The local Oklahoma headline of the Shawnee News-Star  read "Woman Lying in the Road Gets Hit, Killed by Car near Shawnee" but I am so much more than that. I was taken from my family on the night of January 9th, 2021 under questionable circumstances.  


My name is Skye (Griggs) Jim, I was 30 years old and a mother of five beautiful children. I was a daughter, grand daughter, a sister,  a niece, and an auntie. I was Sac and Fox and Shawnee. My maternal great grandmother was the late Beatrice Onzahwah. My paternal grandmother was the late Cora Bass.

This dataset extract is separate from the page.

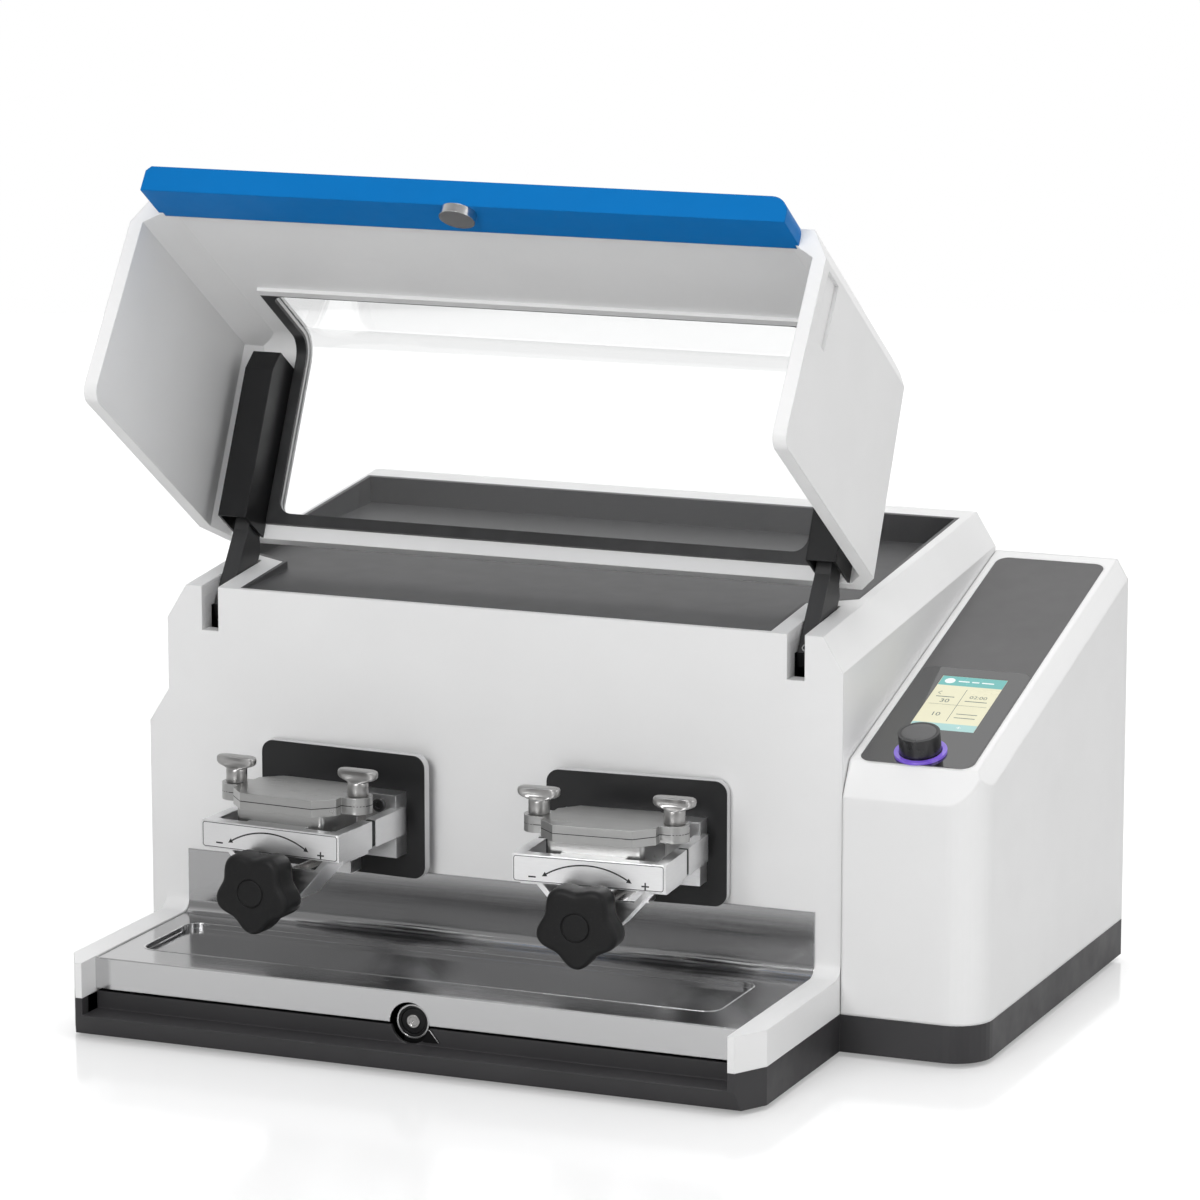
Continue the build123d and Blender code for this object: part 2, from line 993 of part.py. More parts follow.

I was also Bear clan and, like my relatives before me, I belonged to this land. 


I belonged here.   


In order to understand my story, it is also important that you understand the issue of Missing and Murdered Indigenous Women (MMIW). 


According to the 2018 Urban Indian Health Institute Research Report: 


* Murder is the third-leading cause of 

death among American Indian and Alaskan Native women.

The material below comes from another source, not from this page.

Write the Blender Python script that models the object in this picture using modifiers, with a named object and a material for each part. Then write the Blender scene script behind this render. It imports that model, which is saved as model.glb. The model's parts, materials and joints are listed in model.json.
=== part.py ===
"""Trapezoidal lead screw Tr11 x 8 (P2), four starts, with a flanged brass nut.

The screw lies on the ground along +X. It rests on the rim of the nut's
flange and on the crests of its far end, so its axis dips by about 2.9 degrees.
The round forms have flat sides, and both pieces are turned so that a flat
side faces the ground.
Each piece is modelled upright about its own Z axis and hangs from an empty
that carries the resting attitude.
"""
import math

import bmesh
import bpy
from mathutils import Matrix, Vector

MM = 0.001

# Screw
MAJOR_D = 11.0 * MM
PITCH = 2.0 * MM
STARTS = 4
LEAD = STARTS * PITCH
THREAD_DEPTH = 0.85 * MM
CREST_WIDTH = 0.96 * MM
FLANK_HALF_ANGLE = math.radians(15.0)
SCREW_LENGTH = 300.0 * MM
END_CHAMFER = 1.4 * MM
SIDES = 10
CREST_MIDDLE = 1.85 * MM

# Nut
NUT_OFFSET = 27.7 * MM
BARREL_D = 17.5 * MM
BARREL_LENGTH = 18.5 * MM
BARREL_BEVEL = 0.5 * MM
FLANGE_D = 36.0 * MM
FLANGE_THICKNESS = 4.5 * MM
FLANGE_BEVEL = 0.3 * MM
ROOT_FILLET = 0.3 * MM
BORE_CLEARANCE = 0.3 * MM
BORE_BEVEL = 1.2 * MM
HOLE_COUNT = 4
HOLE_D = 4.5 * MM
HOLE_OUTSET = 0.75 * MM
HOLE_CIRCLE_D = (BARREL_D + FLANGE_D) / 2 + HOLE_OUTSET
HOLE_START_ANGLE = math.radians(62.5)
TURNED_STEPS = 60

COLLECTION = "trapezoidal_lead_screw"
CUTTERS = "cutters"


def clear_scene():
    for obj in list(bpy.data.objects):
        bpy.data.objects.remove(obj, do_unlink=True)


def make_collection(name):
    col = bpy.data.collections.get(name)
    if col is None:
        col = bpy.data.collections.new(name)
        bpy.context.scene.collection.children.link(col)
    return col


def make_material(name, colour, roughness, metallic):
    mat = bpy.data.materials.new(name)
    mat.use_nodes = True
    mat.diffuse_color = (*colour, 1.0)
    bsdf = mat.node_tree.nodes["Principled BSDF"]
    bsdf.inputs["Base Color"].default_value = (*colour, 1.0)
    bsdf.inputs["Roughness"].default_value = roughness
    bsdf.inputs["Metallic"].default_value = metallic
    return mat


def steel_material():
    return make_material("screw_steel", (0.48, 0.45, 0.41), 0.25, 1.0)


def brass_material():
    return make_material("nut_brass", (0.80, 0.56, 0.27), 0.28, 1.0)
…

* Native women are murdered and sexually assaulted 10X the national average.


* 29 years old is the median age of the victims.


* 1 out of 3 Native women are sexually assaulted in their lifetime.


* 67% of these assaults are perpetrated by non-natives. 


* In 2015 there were 5,712 known incidents yet only 112 cases were logged into the federal database and 95% of those cases were not covered by national or international media.


*Oklahoma is one of the top ten states with highest numbers of MMIW cases. 


You should know; however, that my story may or maybe unique. You see, I have fallen under both categories of Missing and Murdered. 


At the young age of 15, I went missing and in that, I experienced some trauma, but I survived.  Initially, local police dismissed the urgency expressed by my mother. It wasn't until she contacted the National Center for Missing and Exploited Children that someone finally listened. After explaining, the Center immediately put my mother in direct contact with the Oklahoma State Bureau of Investigation (OSBI).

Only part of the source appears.